WRITTEN PROBLEM » From the records below, transcribe only the lines running from the one with "# Chuck: chromed" through the one with "imported = [obj". Keep both of those end lines.
————
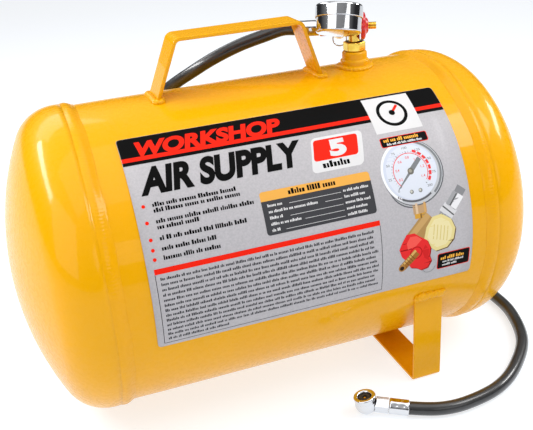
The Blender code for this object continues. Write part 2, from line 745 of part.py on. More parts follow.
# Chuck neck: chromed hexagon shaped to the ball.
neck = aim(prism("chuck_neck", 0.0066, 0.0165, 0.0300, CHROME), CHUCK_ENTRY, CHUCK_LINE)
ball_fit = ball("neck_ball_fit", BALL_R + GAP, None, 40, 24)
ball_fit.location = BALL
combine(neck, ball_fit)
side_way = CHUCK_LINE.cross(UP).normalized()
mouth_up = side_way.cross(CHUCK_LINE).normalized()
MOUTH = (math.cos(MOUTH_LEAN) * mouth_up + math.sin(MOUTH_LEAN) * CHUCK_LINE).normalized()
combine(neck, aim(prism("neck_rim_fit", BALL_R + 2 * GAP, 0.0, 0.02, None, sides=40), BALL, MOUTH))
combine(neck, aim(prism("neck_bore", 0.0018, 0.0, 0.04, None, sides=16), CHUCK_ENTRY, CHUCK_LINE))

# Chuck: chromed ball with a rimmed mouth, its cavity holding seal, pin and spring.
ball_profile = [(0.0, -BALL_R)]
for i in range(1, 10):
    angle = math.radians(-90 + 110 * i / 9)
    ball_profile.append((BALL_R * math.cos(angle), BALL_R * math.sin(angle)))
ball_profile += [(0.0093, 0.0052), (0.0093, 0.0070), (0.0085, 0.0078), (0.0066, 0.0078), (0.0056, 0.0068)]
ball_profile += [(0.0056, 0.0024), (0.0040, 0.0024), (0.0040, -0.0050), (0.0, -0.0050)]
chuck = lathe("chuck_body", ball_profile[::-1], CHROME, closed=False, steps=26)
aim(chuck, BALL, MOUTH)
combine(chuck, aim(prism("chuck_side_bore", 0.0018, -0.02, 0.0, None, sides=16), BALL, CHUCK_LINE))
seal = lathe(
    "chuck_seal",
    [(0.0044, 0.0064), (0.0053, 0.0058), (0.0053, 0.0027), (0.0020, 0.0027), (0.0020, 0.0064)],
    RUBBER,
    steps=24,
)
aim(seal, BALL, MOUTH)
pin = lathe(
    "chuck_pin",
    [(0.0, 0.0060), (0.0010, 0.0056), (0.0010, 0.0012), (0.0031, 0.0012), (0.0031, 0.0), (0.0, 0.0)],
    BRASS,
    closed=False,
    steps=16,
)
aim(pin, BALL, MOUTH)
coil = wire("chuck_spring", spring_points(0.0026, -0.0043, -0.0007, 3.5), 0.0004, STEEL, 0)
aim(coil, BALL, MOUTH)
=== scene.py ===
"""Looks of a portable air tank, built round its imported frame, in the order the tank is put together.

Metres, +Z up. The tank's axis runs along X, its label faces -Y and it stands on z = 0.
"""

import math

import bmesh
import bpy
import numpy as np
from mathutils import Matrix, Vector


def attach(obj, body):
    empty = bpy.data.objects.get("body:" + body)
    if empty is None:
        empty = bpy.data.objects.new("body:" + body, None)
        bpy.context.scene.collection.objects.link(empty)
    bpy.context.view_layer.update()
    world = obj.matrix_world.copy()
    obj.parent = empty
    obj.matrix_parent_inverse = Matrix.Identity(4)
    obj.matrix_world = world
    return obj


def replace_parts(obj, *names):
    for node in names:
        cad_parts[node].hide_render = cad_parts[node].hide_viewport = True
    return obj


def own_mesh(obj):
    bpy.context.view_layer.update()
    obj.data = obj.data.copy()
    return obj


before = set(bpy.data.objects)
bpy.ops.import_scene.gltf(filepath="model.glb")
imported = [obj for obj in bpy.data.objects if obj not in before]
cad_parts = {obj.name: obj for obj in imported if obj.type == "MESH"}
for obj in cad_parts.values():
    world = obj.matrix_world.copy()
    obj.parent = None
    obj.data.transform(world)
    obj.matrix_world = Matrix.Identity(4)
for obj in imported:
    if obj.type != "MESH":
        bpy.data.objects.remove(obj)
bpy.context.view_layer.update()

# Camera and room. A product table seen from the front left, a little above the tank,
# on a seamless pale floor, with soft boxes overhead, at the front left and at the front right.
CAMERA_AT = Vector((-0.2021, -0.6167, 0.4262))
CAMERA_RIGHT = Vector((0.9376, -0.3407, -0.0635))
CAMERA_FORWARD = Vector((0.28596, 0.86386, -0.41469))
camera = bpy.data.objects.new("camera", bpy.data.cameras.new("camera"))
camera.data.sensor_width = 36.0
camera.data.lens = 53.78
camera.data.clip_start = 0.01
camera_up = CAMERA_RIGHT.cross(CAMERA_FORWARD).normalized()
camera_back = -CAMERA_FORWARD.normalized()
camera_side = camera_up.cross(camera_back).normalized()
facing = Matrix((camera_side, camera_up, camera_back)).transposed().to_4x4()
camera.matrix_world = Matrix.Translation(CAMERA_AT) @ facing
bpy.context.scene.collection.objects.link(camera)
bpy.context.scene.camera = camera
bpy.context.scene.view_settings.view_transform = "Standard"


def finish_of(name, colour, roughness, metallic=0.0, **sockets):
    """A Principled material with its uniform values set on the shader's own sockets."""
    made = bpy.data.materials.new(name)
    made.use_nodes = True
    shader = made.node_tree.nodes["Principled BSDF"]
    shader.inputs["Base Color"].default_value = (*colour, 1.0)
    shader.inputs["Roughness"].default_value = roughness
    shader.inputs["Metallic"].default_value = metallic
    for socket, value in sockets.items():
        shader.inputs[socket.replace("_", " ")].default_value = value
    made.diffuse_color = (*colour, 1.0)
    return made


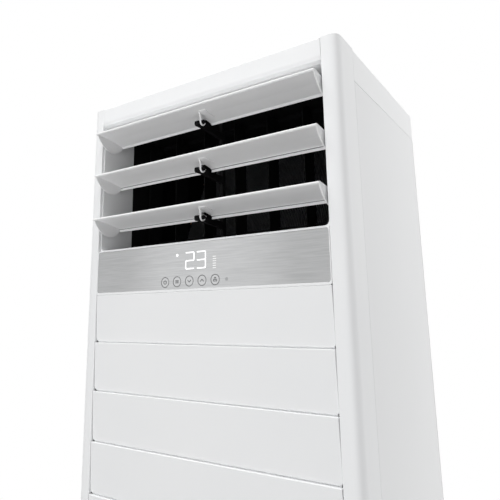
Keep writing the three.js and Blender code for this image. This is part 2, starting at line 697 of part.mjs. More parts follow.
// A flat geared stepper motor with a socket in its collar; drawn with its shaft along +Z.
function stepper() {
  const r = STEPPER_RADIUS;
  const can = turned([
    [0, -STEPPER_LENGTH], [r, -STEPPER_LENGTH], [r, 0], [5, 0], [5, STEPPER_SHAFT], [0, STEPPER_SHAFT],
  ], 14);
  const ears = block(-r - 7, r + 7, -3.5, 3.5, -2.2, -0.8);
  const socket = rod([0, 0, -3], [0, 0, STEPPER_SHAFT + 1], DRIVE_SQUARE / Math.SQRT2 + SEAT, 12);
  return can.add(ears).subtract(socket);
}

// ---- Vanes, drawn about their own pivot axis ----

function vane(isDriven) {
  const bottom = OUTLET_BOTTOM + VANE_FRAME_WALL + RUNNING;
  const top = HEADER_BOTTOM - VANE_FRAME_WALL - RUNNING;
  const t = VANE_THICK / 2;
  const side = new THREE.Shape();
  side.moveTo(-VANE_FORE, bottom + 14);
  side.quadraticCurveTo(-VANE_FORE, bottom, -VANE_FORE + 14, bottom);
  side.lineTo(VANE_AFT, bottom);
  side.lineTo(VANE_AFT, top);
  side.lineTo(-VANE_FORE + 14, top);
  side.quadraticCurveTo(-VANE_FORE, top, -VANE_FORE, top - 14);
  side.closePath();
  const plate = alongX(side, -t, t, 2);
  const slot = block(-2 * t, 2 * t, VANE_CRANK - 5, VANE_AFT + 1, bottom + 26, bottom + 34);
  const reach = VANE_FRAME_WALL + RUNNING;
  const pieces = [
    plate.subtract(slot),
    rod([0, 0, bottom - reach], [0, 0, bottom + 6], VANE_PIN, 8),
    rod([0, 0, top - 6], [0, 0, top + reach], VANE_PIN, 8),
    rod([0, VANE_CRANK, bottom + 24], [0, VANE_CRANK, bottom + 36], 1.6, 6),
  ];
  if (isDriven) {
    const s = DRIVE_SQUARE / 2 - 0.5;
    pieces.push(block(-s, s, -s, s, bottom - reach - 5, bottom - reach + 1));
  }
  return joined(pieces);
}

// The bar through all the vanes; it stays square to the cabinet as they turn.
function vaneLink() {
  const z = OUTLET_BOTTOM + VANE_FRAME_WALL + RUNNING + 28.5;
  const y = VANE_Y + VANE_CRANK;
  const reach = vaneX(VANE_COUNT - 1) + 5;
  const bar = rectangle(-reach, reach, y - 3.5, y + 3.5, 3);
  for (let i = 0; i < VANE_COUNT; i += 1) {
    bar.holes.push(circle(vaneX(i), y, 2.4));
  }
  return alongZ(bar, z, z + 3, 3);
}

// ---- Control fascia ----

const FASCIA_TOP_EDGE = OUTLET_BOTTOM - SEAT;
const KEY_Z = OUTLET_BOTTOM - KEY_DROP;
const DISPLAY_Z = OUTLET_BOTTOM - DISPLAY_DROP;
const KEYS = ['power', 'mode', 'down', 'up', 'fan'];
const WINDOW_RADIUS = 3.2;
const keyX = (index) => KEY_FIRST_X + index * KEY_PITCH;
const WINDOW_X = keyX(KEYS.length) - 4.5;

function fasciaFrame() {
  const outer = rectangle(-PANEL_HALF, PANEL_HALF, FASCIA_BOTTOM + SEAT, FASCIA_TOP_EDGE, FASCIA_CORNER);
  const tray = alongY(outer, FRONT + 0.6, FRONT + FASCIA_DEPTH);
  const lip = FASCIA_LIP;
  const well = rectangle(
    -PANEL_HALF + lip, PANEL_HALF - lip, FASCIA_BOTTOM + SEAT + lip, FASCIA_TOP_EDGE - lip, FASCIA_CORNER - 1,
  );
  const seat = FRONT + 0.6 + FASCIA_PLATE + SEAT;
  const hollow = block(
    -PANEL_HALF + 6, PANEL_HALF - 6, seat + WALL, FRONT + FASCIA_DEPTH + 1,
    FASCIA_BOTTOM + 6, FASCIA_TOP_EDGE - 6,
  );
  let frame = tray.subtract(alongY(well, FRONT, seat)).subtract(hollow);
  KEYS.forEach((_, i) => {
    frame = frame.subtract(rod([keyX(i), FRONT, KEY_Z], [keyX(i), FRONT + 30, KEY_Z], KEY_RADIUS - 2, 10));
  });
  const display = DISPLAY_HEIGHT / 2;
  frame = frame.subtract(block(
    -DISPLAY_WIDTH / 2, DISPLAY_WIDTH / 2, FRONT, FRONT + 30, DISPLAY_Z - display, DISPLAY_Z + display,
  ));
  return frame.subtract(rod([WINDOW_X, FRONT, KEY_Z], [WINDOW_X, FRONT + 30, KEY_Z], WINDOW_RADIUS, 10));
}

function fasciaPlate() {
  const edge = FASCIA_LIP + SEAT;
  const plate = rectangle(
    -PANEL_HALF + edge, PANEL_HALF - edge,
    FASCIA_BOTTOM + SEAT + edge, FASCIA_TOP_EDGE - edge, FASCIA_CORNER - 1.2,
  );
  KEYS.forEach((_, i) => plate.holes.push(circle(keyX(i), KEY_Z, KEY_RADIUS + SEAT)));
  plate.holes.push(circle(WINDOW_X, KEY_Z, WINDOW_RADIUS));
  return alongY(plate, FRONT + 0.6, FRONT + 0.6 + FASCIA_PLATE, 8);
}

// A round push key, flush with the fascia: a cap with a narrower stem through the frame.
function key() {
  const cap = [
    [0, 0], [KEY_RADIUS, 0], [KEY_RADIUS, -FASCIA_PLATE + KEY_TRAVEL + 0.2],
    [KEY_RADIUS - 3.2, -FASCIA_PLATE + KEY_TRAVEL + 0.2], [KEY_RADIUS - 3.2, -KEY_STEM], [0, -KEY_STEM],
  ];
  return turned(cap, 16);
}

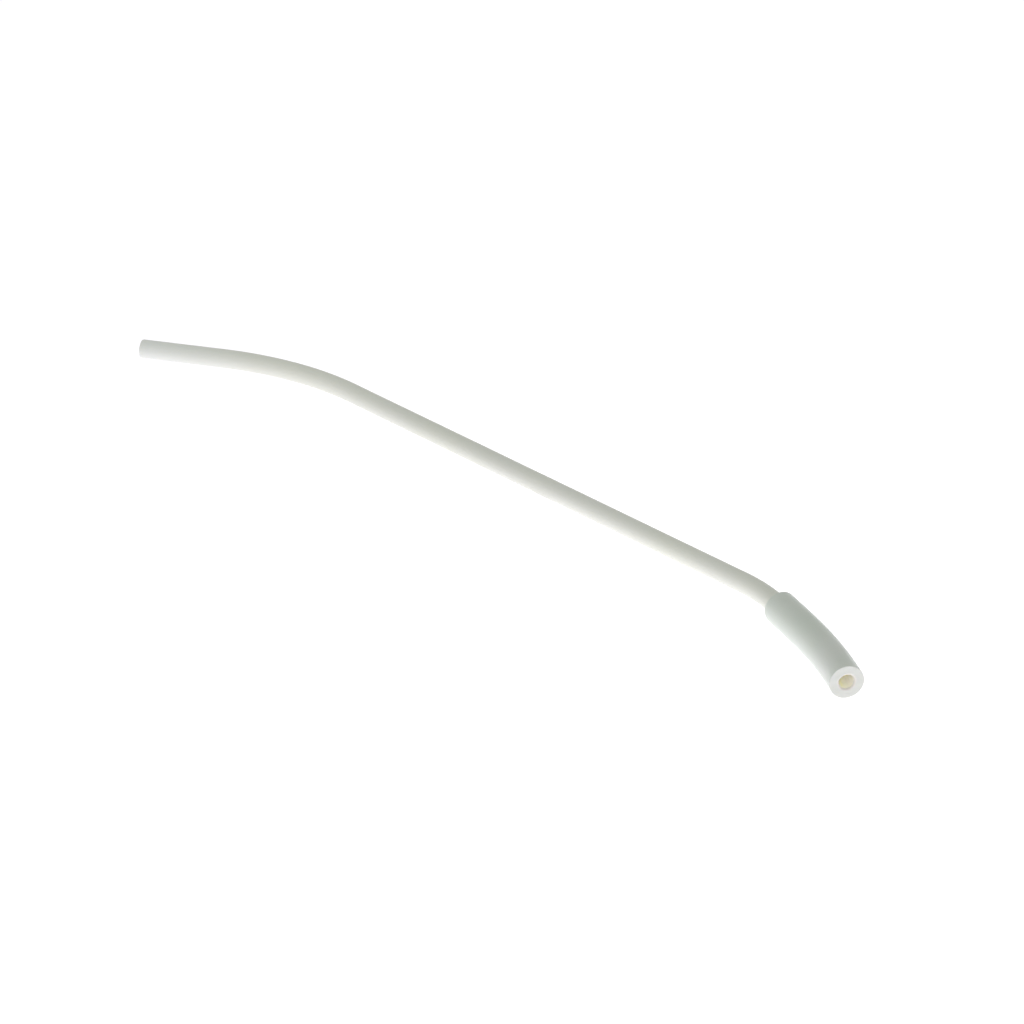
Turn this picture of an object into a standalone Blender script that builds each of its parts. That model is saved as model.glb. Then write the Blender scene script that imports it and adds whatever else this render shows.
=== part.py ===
————
SOLVED PROBLEM »
# Chuck: chromed ball with a rimmed mouth, its cavity holding seal, pin and spring.
ball_profile = [(0.0, -BALL_R)]
for i in range(1, 10):
    angle = math.radians(-90 + 110 * i / 9)
    ball_profile.append((BALL_R * math.cos(angle), BALL_R * math.sin(angle)))
ball_profile += [(0.0093, 0.0052), (0.0093, 0.0070), (0.0085, 0.0078), (0.0066, 0.0078), (0.0056, 0.0068)]
ball_profile += [(0.0056, 0.0024), (0.0040, 0.0024), (0.0040, -0.0050), (0.0, -0.0050)]
chuck = lathe("chuck_body", ball_profile[::-1], CHROME, closed=False, steps=26)
aim(chuck, BALL, MOUTH)
combine(chuck, aim(prism("chuck_side_bore", 0.0018, -0.02, 0.0, None, sides=16), BALL, CHUCK_LINE))
seal = lathe(
    "chuck_seal",
    [(0.0044, 0.0064), (0.0053, 0.0058), (0.0053, 0.0027), (0.0020, 0.0027), (0.0020, 0.0064)],
    RUBBER,
    steps=24,
)
aim(seal, BALL, MOUTH)
pin = lathe(
    "chuck_pin",
    [(0.0, 0.0060), (0.0010, 0.0056), (0.0010, 0.0012), (0.0031, 0.0012), (0.0031, 0.0), (0.0, 0.0)],
    BRASS,
    closed=False,
    steps=16,
)
aim(pin, BALL, MOUTH)
coil = wire("chuck_spring", spring_points(0.0026, -0.0043, -0.0007, 3.5), 0.0004, STEEL, 0)
aim(coil, BALL, MOUTH)
=== scene.py ===
"""Looks of a portable air tank, built round its imported frame, in the order the tank is put together.

Metres, +Z up. The tank's axis runs along X, its label faces -Y and it stands on z = 0.
"""

import math

import bmesh
import bpy
import numpy as np
from mathutils import Matrix, Vector


def attach(obj, body):
    empty = bpy.data.objects.get("body:" + body)
    if empty is None:
        empty = bpy.data.objects.new("body:" + body, None)
        bpy.context.scene.collection.objects.link(empty)
    bpy.context.view_layer.update()
    world = obj.matrix_world.copy()
    obj.parent = empty
    obj.matrix_parent_inverse = Matrix.Identity(4)
    obj.matrix_world = world
    return obj


def replace_parts(obj, *names):
    for node in names:
        cad_parts[node].hide_render = cad_parts[node].hide_viewport = True
    return obj


def own_mesh(obj):
    bpy.context.view_layer.update()
    obj.data = obj.data.copy()
    return obj


before = set(bpy.data.objects)
bpy.ops.import_scene.gltf(filepath="model.glb")
imported = [obj for obj in bpy.data.objects if obj not in before]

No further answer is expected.